Interested in some of our must-have gear for when we were rocking out a Four Wheel Camper? Here are our favorites!

Yeah, that’s vodka and cranberry juice back there. Camping essentials, really.


  1. Indel B 40L Refrigerator. We chose this one because it was the biggest, most energy efficient fridge we could get at a reasonable price. We bought it through a promotion at Equipt Expedition Outfitters. It holds enough meat, produce, and dairy to get the two of us through about two weeks of boondocking, and it uses 1-3 amps per hour depending on how well it’s holding temperature (IE it’s more energy hungry during the initial cool-down, if it’s in really hot temperatures, or if we open and close it frequently).
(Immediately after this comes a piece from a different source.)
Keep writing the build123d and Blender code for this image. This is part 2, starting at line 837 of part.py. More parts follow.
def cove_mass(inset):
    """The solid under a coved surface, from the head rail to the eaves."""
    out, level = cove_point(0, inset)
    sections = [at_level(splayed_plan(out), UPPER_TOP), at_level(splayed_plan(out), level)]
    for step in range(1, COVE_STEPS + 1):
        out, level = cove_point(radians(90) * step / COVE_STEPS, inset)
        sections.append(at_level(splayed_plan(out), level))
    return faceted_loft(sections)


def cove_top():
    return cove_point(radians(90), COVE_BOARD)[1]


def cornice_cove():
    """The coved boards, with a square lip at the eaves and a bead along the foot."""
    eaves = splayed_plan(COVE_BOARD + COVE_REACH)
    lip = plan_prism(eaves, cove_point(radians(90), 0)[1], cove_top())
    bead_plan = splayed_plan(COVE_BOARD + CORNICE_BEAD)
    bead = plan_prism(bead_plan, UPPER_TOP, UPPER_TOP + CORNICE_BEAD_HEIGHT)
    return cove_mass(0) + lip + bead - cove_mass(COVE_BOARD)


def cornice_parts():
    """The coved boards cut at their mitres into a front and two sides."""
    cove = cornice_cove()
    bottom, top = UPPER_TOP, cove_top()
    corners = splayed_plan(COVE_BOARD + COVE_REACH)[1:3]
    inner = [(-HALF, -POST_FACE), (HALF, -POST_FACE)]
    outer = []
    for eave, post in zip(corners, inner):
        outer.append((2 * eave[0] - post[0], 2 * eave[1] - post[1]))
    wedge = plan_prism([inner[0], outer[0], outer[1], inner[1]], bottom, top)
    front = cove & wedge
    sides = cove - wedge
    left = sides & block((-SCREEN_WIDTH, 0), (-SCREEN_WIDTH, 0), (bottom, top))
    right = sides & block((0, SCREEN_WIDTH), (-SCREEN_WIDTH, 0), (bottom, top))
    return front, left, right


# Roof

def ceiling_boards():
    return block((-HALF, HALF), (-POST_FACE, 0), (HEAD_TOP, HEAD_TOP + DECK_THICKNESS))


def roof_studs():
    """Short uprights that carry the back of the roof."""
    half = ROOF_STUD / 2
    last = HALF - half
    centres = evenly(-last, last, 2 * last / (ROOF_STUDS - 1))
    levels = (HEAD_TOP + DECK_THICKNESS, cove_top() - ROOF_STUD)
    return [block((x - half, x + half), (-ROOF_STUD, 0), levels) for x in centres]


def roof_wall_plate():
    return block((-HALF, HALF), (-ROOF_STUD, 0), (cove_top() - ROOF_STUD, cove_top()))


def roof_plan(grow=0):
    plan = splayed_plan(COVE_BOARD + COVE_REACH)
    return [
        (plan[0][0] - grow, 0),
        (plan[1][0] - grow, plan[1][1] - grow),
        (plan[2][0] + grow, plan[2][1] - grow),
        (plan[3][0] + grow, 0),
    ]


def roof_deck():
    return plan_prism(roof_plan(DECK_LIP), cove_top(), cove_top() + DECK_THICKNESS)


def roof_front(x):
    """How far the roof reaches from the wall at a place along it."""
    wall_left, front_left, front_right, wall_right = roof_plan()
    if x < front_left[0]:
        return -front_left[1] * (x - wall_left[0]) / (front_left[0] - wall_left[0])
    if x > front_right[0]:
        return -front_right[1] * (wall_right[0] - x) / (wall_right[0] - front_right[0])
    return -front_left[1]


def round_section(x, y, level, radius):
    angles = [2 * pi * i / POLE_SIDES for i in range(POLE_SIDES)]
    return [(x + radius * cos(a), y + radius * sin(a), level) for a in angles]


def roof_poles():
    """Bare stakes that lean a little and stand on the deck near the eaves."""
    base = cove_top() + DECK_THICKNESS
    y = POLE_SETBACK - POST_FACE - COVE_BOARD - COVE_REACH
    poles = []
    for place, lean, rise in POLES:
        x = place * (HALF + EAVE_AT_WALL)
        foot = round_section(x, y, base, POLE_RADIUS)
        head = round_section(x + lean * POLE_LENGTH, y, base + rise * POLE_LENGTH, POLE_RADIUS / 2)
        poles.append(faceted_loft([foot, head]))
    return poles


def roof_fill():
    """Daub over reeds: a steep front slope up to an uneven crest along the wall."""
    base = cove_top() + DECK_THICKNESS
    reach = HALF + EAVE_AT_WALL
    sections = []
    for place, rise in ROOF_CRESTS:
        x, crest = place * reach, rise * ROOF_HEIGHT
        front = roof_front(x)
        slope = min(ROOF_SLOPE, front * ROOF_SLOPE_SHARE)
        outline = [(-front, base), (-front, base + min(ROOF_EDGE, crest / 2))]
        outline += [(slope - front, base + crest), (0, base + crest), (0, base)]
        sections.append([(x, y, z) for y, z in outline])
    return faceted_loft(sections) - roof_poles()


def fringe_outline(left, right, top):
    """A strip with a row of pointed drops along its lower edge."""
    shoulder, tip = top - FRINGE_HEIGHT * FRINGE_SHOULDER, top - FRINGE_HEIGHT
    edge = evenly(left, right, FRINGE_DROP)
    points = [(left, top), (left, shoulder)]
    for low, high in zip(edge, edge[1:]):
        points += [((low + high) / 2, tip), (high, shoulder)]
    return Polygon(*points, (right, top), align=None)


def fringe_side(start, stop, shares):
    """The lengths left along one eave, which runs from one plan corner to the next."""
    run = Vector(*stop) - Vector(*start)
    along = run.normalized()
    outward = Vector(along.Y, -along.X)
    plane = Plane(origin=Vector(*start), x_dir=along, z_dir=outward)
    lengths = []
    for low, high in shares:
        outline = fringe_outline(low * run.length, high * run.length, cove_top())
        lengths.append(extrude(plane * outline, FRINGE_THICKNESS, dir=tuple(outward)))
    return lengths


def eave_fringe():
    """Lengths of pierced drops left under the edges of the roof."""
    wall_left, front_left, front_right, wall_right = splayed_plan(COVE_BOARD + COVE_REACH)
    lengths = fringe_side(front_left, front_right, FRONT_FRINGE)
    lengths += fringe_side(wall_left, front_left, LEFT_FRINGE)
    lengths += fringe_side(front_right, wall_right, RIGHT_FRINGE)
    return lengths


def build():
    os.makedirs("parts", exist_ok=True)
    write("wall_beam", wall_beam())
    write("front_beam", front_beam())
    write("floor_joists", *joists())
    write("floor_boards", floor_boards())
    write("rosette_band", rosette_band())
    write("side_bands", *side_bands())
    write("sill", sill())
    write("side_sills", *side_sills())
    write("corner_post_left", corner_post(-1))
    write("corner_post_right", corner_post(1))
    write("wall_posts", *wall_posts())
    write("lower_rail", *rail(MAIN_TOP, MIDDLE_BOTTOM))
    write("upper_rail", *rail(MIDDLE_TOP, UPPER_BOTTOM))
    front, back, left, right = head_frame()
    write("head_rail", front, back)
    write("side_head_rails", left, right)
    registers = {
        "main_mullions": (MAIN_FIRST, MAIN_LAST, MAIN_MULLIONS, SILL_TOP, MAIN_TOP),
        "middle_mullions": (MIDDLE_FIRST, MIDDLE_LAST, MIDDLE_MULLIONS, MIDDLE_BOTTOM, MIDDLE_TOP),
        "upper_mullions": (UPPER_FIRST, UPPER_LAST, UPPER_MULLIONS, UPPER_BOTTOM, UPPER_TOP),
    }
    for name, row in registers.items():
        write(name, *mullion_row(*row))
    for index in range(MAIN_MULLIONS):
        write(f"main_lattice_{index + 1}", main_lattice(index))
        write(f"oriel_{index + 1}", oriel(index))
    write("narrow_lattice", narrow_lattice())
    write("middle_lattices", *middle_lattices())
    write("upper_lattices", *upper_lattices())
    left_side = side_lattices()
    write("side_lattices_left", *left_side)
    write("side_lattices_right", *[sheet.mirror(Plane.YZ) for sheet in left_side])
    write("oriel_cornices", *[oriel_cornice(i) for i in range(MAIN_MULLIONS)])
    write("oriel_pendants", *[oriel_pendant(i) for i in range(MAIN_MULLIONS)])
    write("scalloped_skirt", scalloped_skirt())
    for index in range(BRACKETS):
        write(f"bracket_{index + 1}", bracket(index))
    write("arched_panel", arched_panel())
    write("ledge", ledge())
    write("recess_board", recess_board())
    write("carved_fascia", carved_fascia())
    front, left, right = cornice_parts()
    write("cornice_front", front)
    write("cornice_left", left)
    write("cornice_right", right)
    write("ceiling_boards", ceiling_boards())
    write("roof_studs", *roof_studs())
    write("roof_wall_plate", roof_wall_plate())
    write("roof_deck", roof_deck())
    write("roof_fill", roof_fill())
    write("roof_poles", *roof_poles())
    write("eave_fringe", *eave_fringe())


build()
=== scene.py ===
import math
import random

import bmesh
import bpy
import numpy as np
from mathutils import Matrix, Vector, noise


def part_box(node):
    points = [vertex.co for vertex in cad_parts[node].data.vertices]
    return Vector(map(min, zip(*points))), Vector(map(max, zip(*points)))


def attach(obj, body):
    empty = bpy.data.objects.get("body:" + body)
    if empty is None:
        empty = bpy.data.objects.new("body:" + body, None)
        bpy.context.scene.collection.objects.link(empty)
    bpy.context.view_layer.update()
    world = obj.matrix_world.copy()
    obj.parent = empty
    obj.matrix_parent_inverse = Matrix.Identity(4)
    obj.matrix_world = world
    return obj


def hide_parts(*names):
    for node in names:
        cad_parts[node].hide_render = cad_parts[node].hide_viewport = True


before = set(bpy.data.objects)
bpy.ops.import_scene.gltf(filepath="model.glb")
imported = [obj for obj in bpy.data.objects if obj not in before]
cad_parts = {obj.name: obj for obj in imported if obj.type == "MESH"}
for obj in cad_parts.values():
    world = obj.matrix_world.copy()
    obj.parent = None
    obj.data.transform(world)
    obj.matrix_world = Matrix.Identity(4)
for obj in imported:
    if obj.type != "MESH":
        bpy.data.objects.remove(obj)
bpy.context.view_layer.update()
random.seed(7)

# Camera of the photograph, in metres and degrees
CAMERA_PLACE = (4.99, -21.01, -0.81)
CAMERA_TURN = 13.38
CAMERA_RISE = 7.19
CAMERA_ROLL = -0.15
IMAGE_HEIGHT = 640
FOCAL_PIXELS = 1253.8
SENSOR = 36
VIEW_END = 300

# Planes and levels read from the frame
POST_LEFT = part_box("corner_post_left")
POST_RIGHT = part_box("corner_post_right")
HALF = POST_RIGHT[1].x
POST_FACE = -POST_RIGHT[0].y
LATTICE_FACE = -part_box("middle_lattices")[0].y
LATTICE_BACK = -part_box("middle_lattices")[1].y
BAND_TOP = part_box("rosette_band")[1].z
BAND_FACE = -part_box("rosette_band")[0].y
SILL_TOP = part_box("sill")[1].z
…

  2. HQST Solar Panels. HQST is rebranded Renogy panels, and we installed two 100W panels on the roof of the camper using the Yakima racks. Coupled with a 200Ah battery, the solar self-sustained our camper’s energy needs completely with room to spare.
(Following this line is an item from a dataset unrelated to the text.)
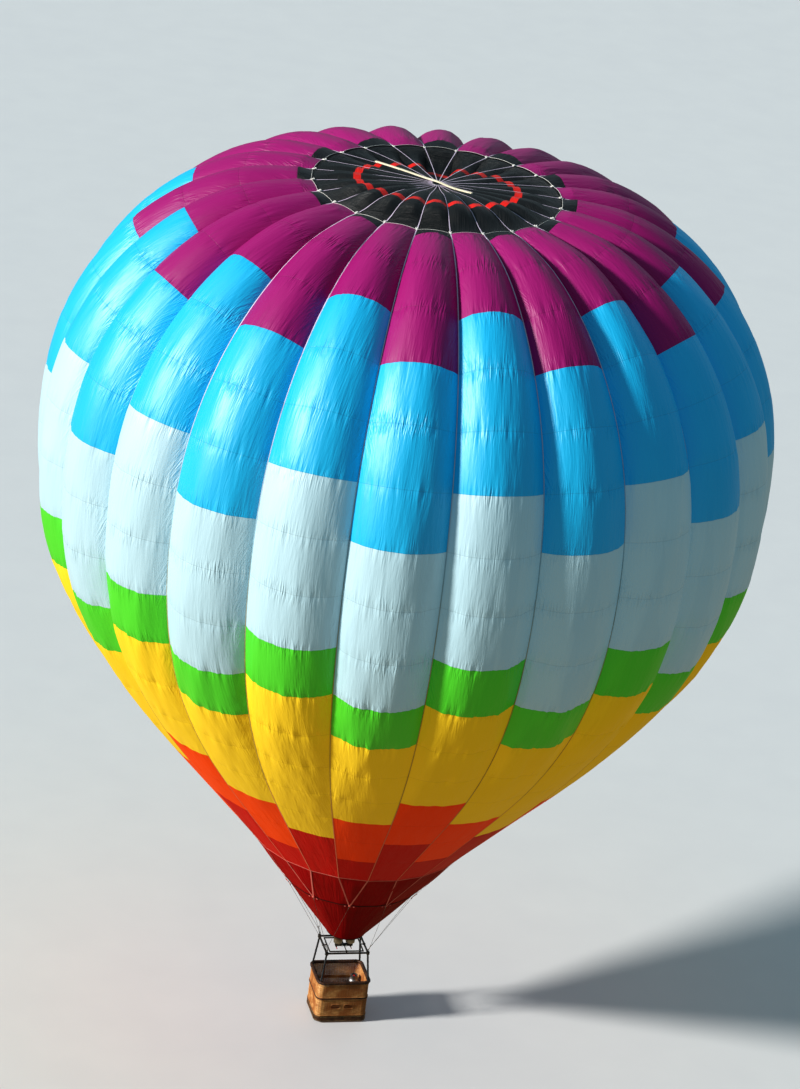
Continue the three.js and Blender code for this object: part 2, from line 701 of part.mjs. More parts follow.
function basketRim() {
  const centre = roundedRectangle(
    BASKET.length - BASKET.wall, BASKET.width - BASKET.wall, BASKET.corner - BASKET.wall / 2,
  );
  const points = centre.getPoints(2);
  points.pop();
  const sides = 8;
  const z = WALL_TOP + TOUCH + RIM_RADIUS * Math.cos(Math.PI / sides);
  const rings = points.map((point, index) => {
    const before = points[(index + points.length - 1) % points.length];
    const after = points[(index + 1) % points.length];
    const into = point.clone().sub(before).normalize();
    const away = after.clone().sub(point).normalize();
    const along = into.add(away).normalize();
    return Array.from({ length: sides }, (_, side) => {
      const angle = (2 * Math.PI * (side + 0.5)) / sides;
      const out = RIM_RADIUS * Math.cos(angle);
      const up = RIM_RADIUS * Math.sin(angle);
      return new THREE.Vector3(point.x + along.y * out, point.y - along.x * out, z + up);
    });
  });
  return sweep(rings, true);
}

const FLOOR_INSET = BASKET.wall + TOUCH;
const floorShape = roundedRectangle(
  BASKET.length - 2 * FLOOR_INSET, BASKET.width - 2 * FLOOR_INSET, BASKET.corner - FLOOR_INSET,
);
add('basket_wall', basketWall(), MATERIALS.wicker);
add('basket_rim', basketRim(), MATERIALS.leather);
add('basket_floor', upright(floorShape, FLOOR_Z - FLOOR_THICKNESS, FLOOR_THICKNESS), MATERIALS.wood);
add('basket_scuff', band(TOUCH + SCUFF.thickness, SCUFF.thickness, FLOOR_Z - FLOOR_THICKNESS, SCUFF.height),
  MATERIALS.leather);

const SKID_Z = FLOOR_Z - FLOOR_THICKNESS - TOUCH - SKID.height / 2;
[-1, 0, 1].forEach((place, index) => {
  add(`skid_${index + 1}`, box(SKID.length, SKID.width, SKID.height, 0, place * SKID.spacing, SKID_Z),
    MATERIALS.wood);
});

function pole(signX, signY) {
  const top = new THREE.Vector3(signX * FRAME_X, signY * FRAME_Y, FRAME_Z - CORNER_BLOCK.height / 2 - TOUCH);
  const rimTop = WALL_TOP + TOUCH + 2 * RIM_RADIUS * Math.cos(Math.PI / 8);
  const foot = new THREE.Vector3(signX * POLE.foot_x, signY * POLE.foot_y, rimTop + TOUCH);
  const level = new THREE.Vector3(0, 0, 1);
  return sweep([foot, top].map((end) => circleAround(end, level, POLE.radius, POLE.sides)));
}

CORNERS.forEach(([signX, signY], index) => {
  add(`upright_${index + 1}`, pole(signX, signY), MATERIALS.leather);
});

// Fuel cylinders

const CYLINDER_PROFILE = [
  [0, 0], [CYLINDER.radius - 22, 0], [CYLINDER.radius, 40], [CYLINDER.radius, CYLINDER.height - 190],
  [CYLINDER.collar + 11, CYLINDER.height - 110], [CYLINDER.collar + 8, CYLINDER.height],
  [CYLINDER.collar, CYLINDER.height], [CYLINDER.collar, CYLINDER.height - 96],
  [0, CYLINDER.height - 90],
];
[[-1, -1], [1, -1], [1, 1]].forEach(([signX, signY], index) => {
  const geometry = latheZ(CYLINDER_PROFILE, 16, signX * CYLINDER.x, signY * CYLINDER.y, FLOOR_Z + TOUCH);
  add(`fuel_cylinder_${index + 1}`, geometry, MATERIALS.aluminium);
});

export default balloon;
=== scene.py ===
import math

import bmesh
import bpy
import numpy as np
from mathutils import Matrix, Vector


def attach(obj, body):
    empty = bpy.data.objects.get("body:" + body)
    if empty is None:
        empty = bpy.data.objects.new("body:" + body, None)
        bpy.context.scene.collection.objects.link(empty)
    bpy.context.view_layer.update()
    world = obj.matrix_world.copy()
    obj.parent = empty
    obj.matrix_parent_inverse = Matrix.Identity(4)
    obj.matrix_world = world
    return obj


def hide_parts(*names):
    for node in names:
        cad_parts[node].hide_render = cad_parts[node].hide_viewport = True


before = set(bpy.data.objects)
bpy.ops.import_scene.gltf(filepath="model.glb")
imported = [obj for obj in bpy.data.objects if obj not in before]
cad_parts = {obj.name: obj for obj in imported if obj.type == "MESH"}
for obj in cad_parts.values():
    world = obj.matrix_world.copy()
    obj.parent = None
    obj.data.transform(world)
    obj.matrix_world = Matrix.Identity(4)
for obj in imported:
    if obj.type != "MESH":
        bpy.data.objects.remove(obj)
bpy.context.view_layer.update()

# Hot air balloon. Metres, +Z up, origin on the envelope's axis at its widest seam.

# Envelope
GORES = 24
GORE_ANGLE = 360 / GORES
FIRST_GORE = -105
SHELL = 0.010
PANEL = 1.38
WIDEST_RADIUS = 8.72
WIDEST_SEAM = 8
SEAM_GAP = 0.0004
GORE_COLUMNS = 60
RIM_BULGE = 0.05

# One line for each row of panels, from the vent's edge down to the mouth: how steeply it falls in
# degrees, its height in panels, and how far the gores stand out at its lower seam.
ROWS = np.array([
    (6, 0.25, 0.165), (15, 1, 0.345), (30, 1, 0.460), (42, 1, 0.515), (54, 1, 0.550), (66, 1, 0.570),
    (78, 1, 0.575), (87, 1, 0.570), (94, 1, 0.550), (101.5, 1, 0.470), (110, 1, 0.330), (118, 1, 0.190),
    (124, 1, 0.105), (128.5, 1, 0.060), (130.5, 1, 0.030), (131, 1, 0.015), (131, 1, 0.0),
])
DROP, SHARE, BULGE = ROWS.T
MOUTH = len(ROWS)

# Where the rows of points lie in a panel: close together at its seams, where the cloth puckers.
PANEL_STEPS = (0, 0.05, 0.14, 0.27, 0.42, 0.58, 0.73, 0.86, 0.95)
SHORT_PANEL_STEPS = (0, 0.4, 0.75)

# Load tapes, crown and vent. The vent lies VENT_GAP under the gores. Its cloth sags on its slack
# side, with a fold in it, and the crown puffs up opposite. Azimuths are in degrees from +X.
TAPE_WIDTH = 0.027
TAPE_THICKNESS = 0.003
STRAP_WIDTH = 0.040
STRAP_AZIMUTH = 127.5
CROWN_RISE = 0.150
RING_RADIUS = 0.150
RING_TUBE = 0.012
HUB_RADIUS = 0.2245
VENT_OVERLAP = 0.130
VENT_DOME = 0.150
VENT_GAP = 0.00035
RED_RING = 1.98
RED_RING_WIDTH = 0.190
SLACK_SIDE = 74
SLACK = 0.26
FOLD = 0.26
PUFF = 0.22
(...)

  3. Igloo 5 Gallon Water Cooler. We love and hate this thing. While parked, it’s awesome. It will keep ice for a few days, the water flow out of the spigot is really good and consistent, and it’s easy to clean and refill. However, it is not water-tight for transit, so we can’t fill it with water and then drive to wherever we’re going. So we’ve been opting to fill it with ice and add water to it upon campsite arrival.
  4. Kreiger 1500W Power Inverter. We chose it to charge our laptops, run my hair dryer, and run our tiny electric heater. It also has USB ports for phone charging, reads the voltage of the camper’s main battery it’s hooked up to, and it reads the watts it draws when it’s in use.
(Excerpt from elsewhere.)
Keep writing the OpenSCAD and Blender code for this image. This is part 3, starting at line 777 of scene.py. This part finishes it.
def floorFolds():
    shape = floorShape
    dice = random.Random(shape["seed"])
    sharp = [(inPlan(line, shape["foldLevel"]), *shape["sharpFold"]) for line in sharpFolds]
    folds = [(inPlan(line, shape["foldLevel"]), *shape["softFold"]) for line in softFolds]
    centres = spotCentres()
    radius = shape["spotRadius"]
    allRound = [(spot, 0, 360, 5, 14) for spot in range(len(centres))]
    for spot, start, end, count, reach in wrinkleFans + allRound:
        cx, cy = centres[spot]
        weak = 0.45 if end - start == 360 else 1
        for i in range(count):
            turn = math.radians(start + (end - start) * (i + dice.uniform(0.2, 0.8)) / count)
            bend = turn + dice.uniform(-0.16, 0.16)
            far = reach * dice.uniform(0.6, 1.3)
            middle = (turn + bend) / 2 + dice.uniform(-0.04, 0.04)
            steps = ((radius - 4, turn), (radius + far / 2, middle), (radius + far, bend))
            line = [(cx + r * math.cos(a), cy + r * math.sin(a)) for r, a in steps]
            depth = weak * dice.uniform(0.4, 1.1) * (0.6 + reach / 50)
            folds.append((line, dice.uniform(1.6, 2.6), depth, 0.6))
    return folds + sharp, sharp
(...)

  5. Our ‘Nightstands’: Husky Utility Pouch. With a velcro back, these utility pouches stick right to the velcro lining of the pop-up portion of the camper and are really great for keeping small things close at hand while sleeping – glasses, phones, small reading lights, etc.
  6. Stowaway2 Hitch Cargo Carrier. The price of these are hard to stomach, but we were lucky enough to find a used one on Craigslist at a price that made us much happier. Read more about our Stowaway here.

This part may get a little TMI – but it’s honestly one of the most frequently asked questions so here it goes!

  1.  Leapair Pop-Up Privacy Tent. Clay is 6′ and can fit in this. It’s a one-piece pop-up tent that took me about fifteen minutes with YouTube to get good at collapsing, is mesh-topped, and has a window in the back that zippers open or shut to run a shower head in. When we’re in the general vicinity of other people, we will use this tent for outdoor showers and/or over our toilet.
  2. The Seat to Nowhere. Those little cassette toilets and porta-potties are popular with campers that don’t have bathrooms in their rig, but we have a hard time getting motivated to clean these things after use. So we bought a seat to nowhere, removed the pail, and dig holes. And let me tell you, the seat to nowhere sure beats squatting.
  3. Road Shower. We have a 10′ hose and a small bike pump with and extended cable so we can use the shower even when the camper is popped up. It does depend on the sun for the water to get warm, so weather factors into our shower schedule. It’s attached to Yakima Racks on the camper roof.